The settlers have been given the blessing of Finance Minister Bezalel Smotrich,  who has moved to shift control of the West Bank from military governance – subject to international law on temporary military occupations – to permanent Israeli civilian rule.   As street protests continue against Netanyahu’s planned judicial overhaul, his coalition is in the process of quietly annexing Area C – some 60 percent of the West Bank.  
 
This does not seem to concern the Biden Administration, as it presses ahead to achieve ‘normalization’ between Israel and Saudi Arabia and is reportedly on the verge of welcoming Israel into the US Visa Waiver program.  
 
For details concerning the role that water is playing in driving Palestinians off their land listen to “
Water Apartheid in Israel-Palestine,” a September 2023 radio broadcast from KKFI Kansas City featuring Eyal Hareuveni, author of the B’Tselem study, ‘Parched: Israel’s Policy of Water Deprivation in the West Bank’ and Nancy Murray of the Alliance for Water Justice in Palestine.

Radio interview with Nancy Murray of the Alliance for Water Justice in Palestine

Eyal Hareuveni of the Israeli human rights organization B’Tselem discusses how and why Palestinians in the Occupied West Bank face a chronic shortage of water. He is the author of a new study by B’Tselem called “Parched: Israel’s Policy of Water Deprivation in the West Bank,” which examines Israel’s discriminatory use of water to control the Palestinian population under military ccupation. Though Israel is a water super-power, producing twice as much water as it receives from natural sources, it limits Palestinians’ consumption of water and prevents them drilling new wells or supplying water to needy communities. Only about one-third of Palestinians in the West Bank have daily access to running water. Nancy Murray of the Alliance for Water Justice in Palestine speaks to the toll the shortage of water takes on Palestinians’ lives, health and economy and addresses the effects of this not only in the West Bank but also in the Gaza Strip,where 98 percent of the ground water is now contaminated.

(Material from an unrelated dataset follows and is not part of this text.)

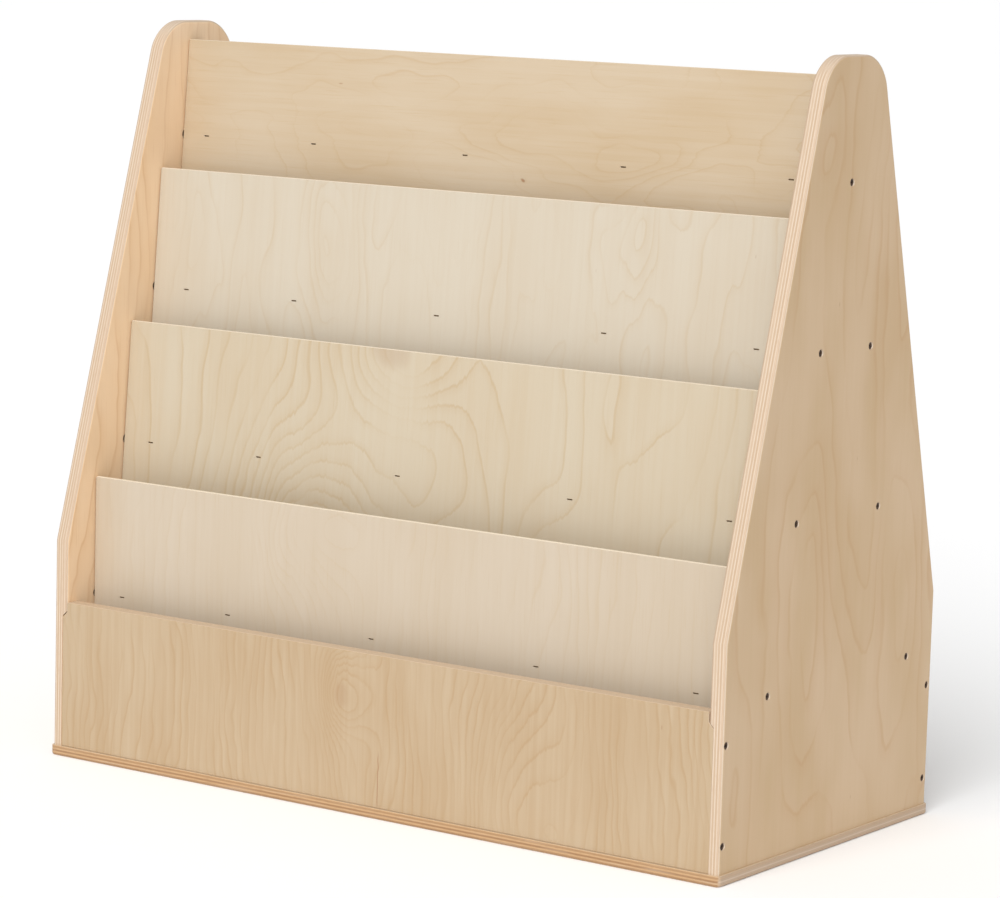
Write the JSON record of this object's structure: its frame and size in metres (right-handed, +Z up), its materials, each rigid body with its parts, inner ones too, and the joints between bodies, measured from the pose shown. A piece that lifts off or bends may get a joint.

Listen to the interview here.


Water Fact: August 28, 2023

The word spreads about Israel’s denial of water to Palestinians
 
This summer Israel’s Apartheid water policies reached a broad audience.  
 
On August 17, 2023 the Associated Press featured a substantial piece of photojournalism, “As Israeli Settlements thrive, Palestinian taps run dry.  The water crisis reflects a broader battle.”  It appeared on ABC News on the same day.  
 
It was then picked up by the Los Angeles Times on August 18, and Haaretz on August 19, accompanied by an audio reading.  The Middle East Monitor republished the story on August 21 and it then appeared in a variety of online publications, including the Telegraph Herald of Dubuque, Iowa.  
 
This is hardly the first time a mainstream news source has featured Israel’s practice of depriving Palestinians of water.  For instance, on July 9, 2008 Reuters ran a piece with this headline:
“West Bank taps run dry due to drought and Israeli controls.”  It reported that “parts of major West Bank cities such as Jenin, Hebron and Bethlehem have had no running water for about a month and even faucets in parts of Ramallah, the occupied West Bank’s political hub which rarely experiences cuts, have been dry for days at a time in recent weeks.” 
 
Why?  Israel had cut off their water supply and prevented Palestinians from drilling deeper wells, as their shallow ones dried up because of the drought.  
 
On July 26, 2023 Israel utilized a relatively novel weapon in its water deprivation toolbox.  The video of Israeli forces pouring cement into three Palestinian water wells near Hebron appeared on Tik TokX(formerly Twitter) and was picked up by several publications.  The video of the incident published by Middle East Eye features an interview with one of the impacted farmers as the cement is being poured.  
 
This was not the first time Israel has permanently sealed a Palestinian water source.  The previous year Israeli forces used cement to plug two water wells providing drinking water near Tulkarem.
 
But this time Haaretz journalist Gideon Levy made no effort to contain his outrage:
 
“The evil of apartheid has many faces; this clogging of wells, in which no blood was shed and no people were arrested, is one of the ugliest. No security lie or pretext can hide the concrete-covered wells, nor can the excuse of law and order, only pure evil. Even if it is not the most horrific of the crimes committed every day in the territories, it is one of the ugliest: sealing up water wells.”  
 
Where is the international outrage that will force an end to what Gideon Levy calls these “diabolical” practices?